Required work:
Copy the first line of the material below and every later line through the line containing "CLOSE_STITCH = 0.0008", without any other output.

Available records:
·····
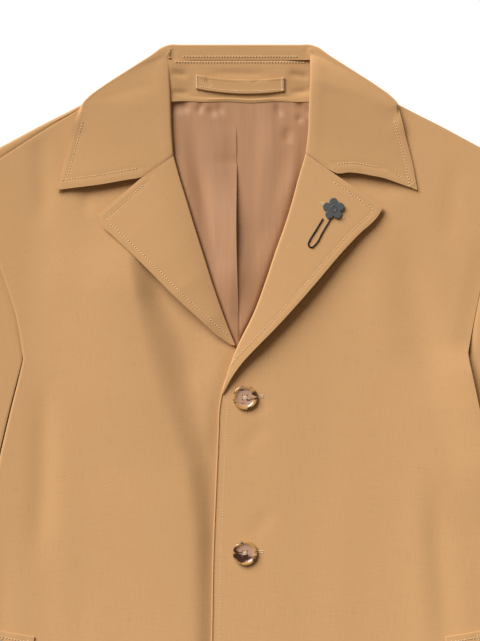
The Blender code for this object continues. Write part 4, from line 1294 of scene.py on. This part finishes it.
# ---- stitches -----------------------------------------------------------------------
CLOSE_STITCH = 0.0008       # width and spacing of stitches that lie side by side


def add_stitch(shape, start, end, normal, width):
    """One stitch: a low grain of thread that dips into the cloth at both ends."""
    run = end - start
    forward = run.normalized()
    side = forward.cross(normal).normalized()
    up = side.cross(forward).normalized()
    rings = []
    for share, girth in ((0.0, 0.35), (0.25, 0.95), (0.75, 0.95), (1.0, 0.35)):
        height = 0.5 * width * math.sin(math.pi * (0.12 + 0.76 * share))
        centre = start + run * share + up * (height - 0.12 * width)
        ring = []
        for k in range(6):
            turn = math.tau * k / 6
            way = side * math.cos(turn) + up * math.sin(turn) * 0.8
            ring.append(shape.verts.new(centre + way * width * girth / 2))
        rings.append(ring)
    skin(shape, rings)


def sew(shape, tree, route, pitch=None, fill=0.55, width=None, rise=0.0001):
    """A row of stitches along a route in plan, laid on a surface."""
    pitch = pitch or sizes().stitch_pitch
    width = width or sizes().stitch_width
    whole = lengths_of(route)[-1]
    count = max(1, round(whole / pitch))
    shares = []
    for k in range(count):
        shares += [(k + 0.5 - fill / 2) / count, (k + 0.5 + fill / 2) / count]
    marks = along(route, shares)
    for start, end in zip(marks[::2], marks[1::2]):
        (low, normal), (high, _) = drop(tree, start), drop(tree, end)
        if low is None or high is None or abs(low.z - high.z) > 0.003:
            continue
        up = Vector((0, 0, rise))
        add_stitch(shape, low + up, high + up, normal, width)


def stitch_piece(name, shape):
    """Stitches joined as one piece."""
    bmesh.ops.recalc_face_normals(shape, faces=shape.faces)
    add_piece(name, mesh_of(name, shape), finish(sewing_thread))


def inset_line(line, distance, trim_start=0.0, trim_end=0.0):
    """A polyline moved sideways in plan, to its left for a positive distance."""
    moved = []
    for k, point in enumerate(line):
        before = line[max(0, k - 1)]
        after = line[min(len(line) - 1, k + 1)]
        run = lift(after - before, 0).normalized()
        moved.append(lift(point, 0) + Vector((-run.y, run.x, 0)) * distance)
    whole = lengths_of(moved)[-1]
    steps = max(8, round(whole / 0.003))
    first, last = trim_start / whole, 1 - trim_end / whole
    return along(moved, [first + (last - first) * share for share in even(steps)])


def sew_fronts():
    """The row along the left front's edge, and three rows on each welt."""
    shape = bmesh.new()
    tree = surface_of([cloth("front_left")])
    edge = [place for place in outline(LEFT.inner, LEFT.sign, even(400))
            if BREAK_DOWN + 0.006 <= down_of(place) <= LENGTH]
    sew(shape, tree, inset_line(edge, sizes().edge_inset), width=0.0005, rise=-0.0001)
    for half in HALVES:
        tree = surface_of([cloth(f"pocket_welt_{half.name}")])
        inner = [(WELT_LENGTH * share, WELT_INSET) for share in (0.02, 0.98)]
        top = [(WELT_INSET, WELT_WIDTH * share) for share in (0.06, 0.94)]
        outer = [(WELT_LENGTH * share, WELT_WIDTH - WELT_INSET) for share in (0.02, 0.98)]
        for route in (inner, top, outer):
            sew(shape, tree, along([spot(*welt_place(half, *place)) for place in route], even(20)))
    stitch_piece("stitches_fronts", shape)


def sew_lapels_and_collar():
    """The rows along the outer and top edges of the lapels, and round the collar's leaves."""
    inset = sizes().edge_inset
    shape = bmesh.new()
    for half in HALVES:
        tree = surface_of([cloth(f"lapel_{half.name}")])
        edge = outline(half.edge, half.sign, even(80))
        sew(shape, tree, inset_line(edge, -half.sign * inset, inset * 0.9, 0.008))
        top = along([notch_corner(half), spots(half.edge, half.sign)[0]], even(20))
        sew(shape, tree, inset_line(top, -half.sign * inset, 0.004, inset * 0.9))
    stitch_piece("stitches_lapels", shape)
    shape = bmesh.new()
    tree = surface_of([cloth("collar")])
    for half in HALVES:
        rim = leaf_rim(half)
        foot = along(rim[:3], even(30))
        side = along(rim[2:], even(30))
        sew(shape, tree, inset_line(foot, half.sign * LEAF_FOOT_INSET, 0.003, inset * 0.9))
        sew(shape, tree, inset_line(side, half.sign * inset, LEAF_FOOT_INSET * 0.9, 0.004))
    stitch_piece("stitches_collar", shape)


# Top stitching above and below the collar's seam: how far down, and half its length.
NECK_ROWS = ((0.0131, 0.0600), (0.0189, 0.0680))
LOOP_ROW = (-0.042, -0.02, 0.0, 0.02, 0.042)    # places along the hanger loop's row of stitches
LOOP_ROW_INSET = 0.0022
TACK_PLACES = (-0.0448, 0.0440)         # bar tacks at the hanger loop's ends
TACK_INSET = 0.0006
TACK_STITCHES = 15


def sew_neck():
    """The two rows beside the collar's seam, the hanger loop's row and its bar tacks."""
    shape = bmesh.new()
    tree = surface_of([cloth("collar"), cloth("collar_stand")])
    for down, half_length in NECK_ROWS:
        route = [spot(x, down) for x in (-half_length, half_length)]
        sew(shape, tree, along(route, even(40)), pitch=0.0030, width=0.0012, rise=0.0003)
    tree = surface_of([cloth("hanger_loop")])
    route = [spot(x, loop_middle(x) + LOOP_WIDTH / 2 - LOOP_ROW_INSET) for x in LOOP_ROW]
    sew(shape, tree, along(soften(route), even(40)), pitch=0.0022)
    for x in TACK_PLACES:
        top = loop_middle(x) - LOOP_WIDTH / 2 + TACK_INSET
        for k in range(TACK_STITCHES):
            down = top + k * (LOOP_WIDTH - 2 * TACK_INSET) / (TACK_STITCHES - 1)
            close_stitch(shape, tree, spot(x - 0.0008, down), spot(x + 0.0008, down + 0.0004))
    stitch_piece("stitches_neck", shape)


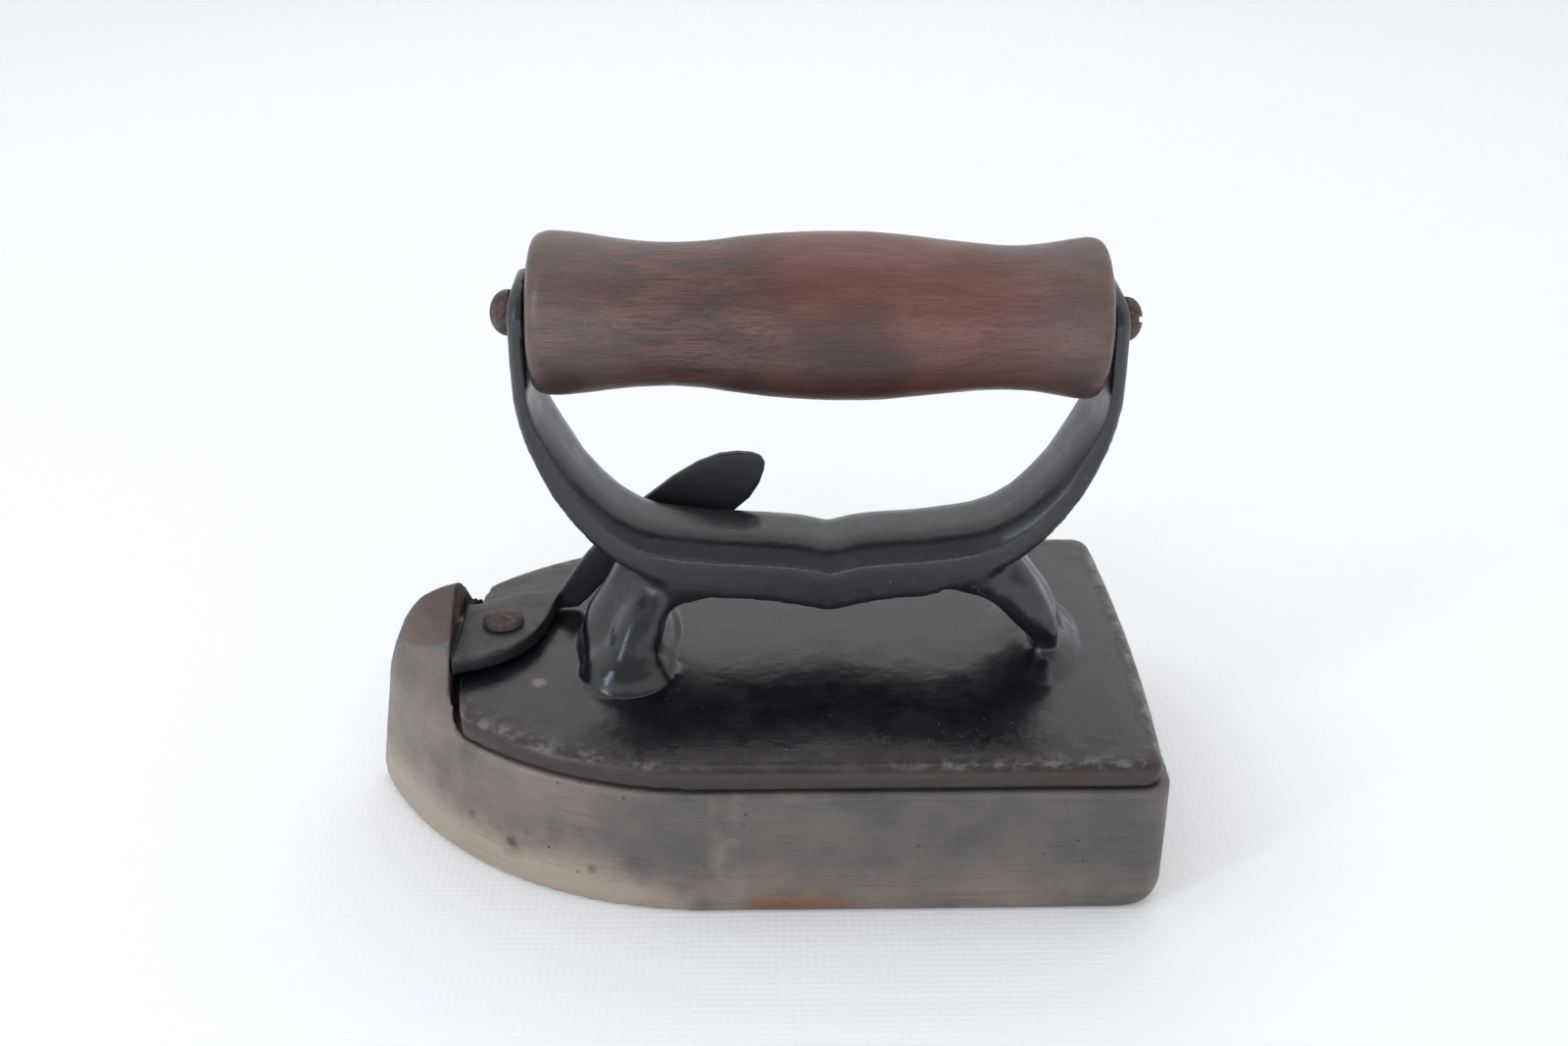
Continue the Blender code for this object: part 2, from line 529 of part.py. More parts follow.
·····
Solved problem:
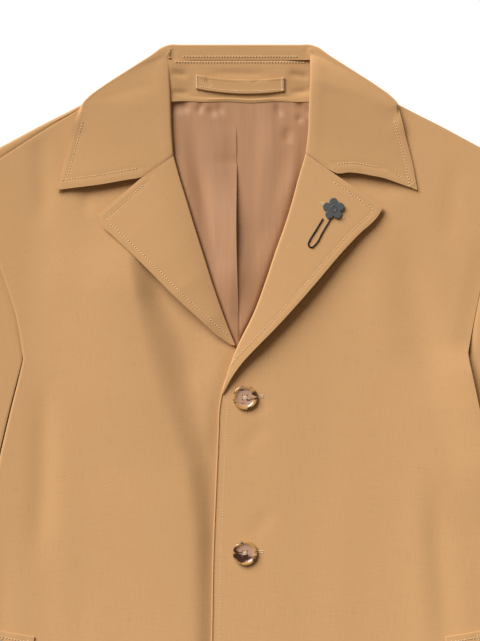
The Blender code for this object continues. Write part 4, from line 1294 of scene.py on. This part finishes it.
# ---- stitches -----------------------------------------------------------------------
CLOSE_STITCH = 0.0008       # width and spacing of stitches that lie side by side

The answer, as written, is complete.